Most student-disability professionals agree that college life is supposed to serve as the last bridge to the real world, and that students themselves are responsible for learning social and survival skills. With many learning-disability and psychological-counseling offices stretched thin, professionals argue that some services fall beyond the scope of what colleges can, or should provide.
"There are some folks who are just not going to make it under traditional standards," says Keith J. Anderson, a psychologist at Rensselaer Polytechnic Institute. "The problem is that parents start to develop the expectation that we will provide unlimited services -- and that's just not feasible."
For students who need additional assistance, a few programs have sprung up. In Pittsburgh, a program called Achieving in Higher Education with Autism and Developmental Disabilities works with local colleges.

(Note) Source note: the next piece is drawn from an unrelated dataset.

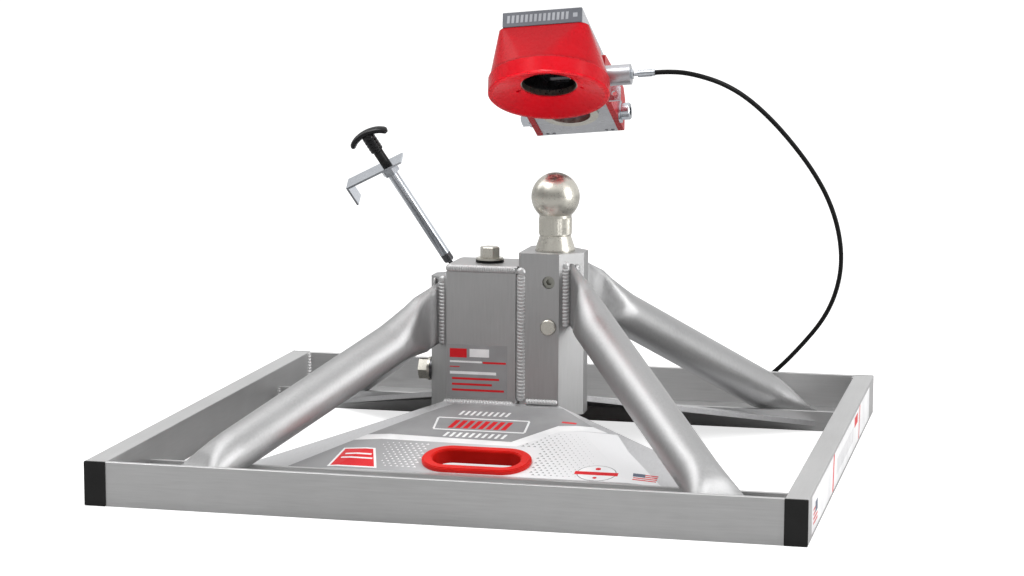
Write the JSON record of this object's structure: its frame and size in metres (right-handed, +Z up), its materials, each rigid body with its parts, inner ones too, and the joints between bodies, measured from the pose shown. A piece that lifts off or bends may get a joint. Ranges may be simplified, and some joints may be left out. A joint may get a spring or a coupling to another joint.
{
  "type": "fifth wheel hitch",
  "caption": "Lightweight aluminium fifth wheel hitch: a flat base frame with braced gooseneck tower and ball post, a drop-on ball coupler, and a cable-operated latch handle.",
  "frame": {"origin": "middle of the footprint of the base frame, on the surface it stands on", "axes": "+X to the base's right along its long side, +Y to the back, +Z up"},
  "size_m": [0.8128, 0.7882, 0.55],
  "materials": {
    "aluminium": "brushed, satin",
    "leg_aluminium": "satin, light scuffs",
    "plate_aluminium": "satin with a printed decal",
    "black_plastic": "matte",
    "nickel_steel": "nickel plated",
    "zinc_steel": "zinc plated",
    "dark_steel": "dark, oiled",
    "red_paint": "gloss powder coat",
    "red_rubber": "satin",
    "black_rubber": "matte",
    "grey_label": "satin label"
  },
  "bodies": {
    "root": {"left_side_rail": "aluminium", "right_side_rail": "aluminium", "rail_end_caps": "black_plastic", "front_channel": "aluminium", "rear_channel": "aluminium", "front_gusset_plate": "plate_aluminium", "rear_gusset_plate": "plate_aluminium", "hand_slot_grommet": "red_rubber", "front_left_leg": "leg_aluminium", "front_right_leg": "leg_aluminium", "rear_left_leg": "leg_aluminium", "rear_right_leg": "leg_aluminium", "tower_housing": "aluminium", "tower_floor": "aluminium", "tower_lid": "aluminium", "ball_post": "aluminium", "hitch_ball": "nickel_steel", "post_pin": "nickel_steel", "height_lock_screw": "dark_steel", "top_bolt_washer": "black_rubber", "handle_tube": "zinc_steel", "handle_nut": "zinc_steel", "handle_bracket": "zinc_steel", "handle_collar": "black_plastic", "release_cable": "black_rubber"},
    "cable_end": {"cable_ferrule": "zinc_steel"},
    "coupler": {"coupler_block": "aluminium", "coupler_label_plate": "grey_label", "guide_funnel": "red_paint", "socket_block": "dark_steel", "socket_ring": "nickel_steel", "ball_seat": "dark_steel", "left_side_plate": "red_paint", "right_side_plate": "red_paint", "kingpin_plate": "nickel_steel", "kingpin_ring": "nickel_steel", "clamp_bolt": "zinc_steel", "clamp_washers": "zinc_steel", "clamp_nut": "zinc_steel", "latch_housing": "zinc_steel", "latch_spring": "dark_steel", "latch_nut": "zinc_steel", "latch_bracket": "zinc_steel"},
    "latch": {"latch_pin": "nickel_steel"},
    "handle": {"t_handle": "black_plastic", "handle_rod": "zinc_steel"},
    "top_bolt": {"top_bolt": "nickel_steel"},
    "gooseneck_socket": {"gooseneck_socket": "dark_steel"},
    "left_washer": {"left_side_washer": "dark_steel"},
    "left_bolt": {"left_side_bolt": "nickel_steel"},
    "rear_washer": {"rear_side_washer": "dark_steel"},
    "rear_bolt": {"rear_side_bolt": "nickel_steel"}
  },
  "joints": [
    {"name": "coupler_lower", "type": "slide", "parent": "root", "child": "cable_end", "axis": [0.0531, -0.0044, -0.9986], "range_m": [0, 0.16554]},
    {"name": "coupler_level", "type": "hinge", "parent": "cable_end", "child": "coupler", "pos_m": [0.14072, 0.03074, 0.4691], "axis": [0.9825, 0.1865, 0], "range_deg": [0, 27.5]},
    {"name": "handle_release", "type": "slide", "parent": "root", "child": "handle", "axis": [0.42, 0.4, -0.8146], "range_m": [0, 0.02]},
    {"name": "latch_engage", "type": "slide", "parent": "coupler", "child": "latch", "axis": [-0.9961, -0.0207, -0.0861], "range_m": [0, 0.02], "deforming": ["latch_spring"]},
    {"name": "top_bolt_turn", "type": "hinge", "parent": "root", "child": "top_bolt", "pos_m": [-0.03, 0, 0.25], "axis": [0, 0, 1], "range_deg": [0, 900]},
    {"name": "gooseneck_lift", "type": "slide", "parent": "root", "child": "gooseneck_socket", "axis": [0, 0, 1], "range_m": [0, 0.00577]},
    {"name": "left_bolt_back_off", "type": "slide", "parent": "root", "child": "left_washer", "axis": [-1, 0, 0], "range_m": [0, 0.00462]},
    {"name": "left_bolt_turn", "type": "hinge", "parent": "left_washer", "child": "left_bolt", "pos_m": [-0.11, 0, 0.104], "axis": [-1, 0, 0], "range_deg": [0, 720]},
    {"name": "rear_bolt_back_off", "type": "slide", "parent": "root", "child": "rear_washer", "axis": [0, 1, 0], "range_m": [0, 0.00462]},
    {"name": "rear_bolt_turn", "type": "hinge", "parent": "rear_washer", "child": "rear_bolt", "pos_m": [-0.03, 0.05, 0.104], "axis": [0, 1, 0], "range_deg": [0, 720]}
  ],
  "couplings": [
    {"joint": "coupler_level", "follows": "coupler_lower", "rad_per_m": 2.8995},
    {"joint": "latch_engage", "follows": "handle_release", "ratio": 1},
    {"joint": "top_bolt_turn", "follows": "gooseneck_lift", "rad_per_m": 2721.2},
    {"joint": "left_bolt_turn", "follows": "left_bolt_back_off", "rad_per_m": 2721.2},
    {"joint": "rear_bolt_turn", "follows": "rear_bolt_back_off", "rad_per_m": 2721.2}
  ]
}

Before the program began two years ago, with a state grant, there was nothing available to young adults with conditions on the autism spectrum, says Carolyn Komich Hare, the program's founder and director. Students with Asperger's and autism are "often served really well in the K-12 public school system, and then they're cut off," she says.
Ms. Komich Hare works with about 15 students from community colleges and four-year institutions, including Carnegie Mellon University. She typically checks in with each of them a couple of times a day to help them schedule their study time. She also talks them through social situations, advising them on appropriate times to ask questions during a class, or how to ask a classmate out on a date.
Since the program started, two students who had been on the verge of flunking out of Carnegie Mellon have turned their grades around, with one earning mostly A's and B's. While the colleges she works with are cooperative, students who require daily guidance must pay an additional $4,500 per semester for her services because the state grant does not cover the full cost, according to Ms. Komich Hare. Sometimes those costs are partially covered by private medical insurance, she notes, adding that she is in the process of securing a federal grant to further offset the expenses.
Larry A. Powell, manager of disability resources at Carnegie Mellon, says he wishes that his institution could cover more of the cost, but that "with my caseload of 380 students, we just don't have the resources."
As more students are diagnosed with Asperger's syndrome, programs like the one in Pittsburgh could become the new model for colleges. But for now, experts agree that students with the disorder are showing up in droves, whether colleges are ready for them or not.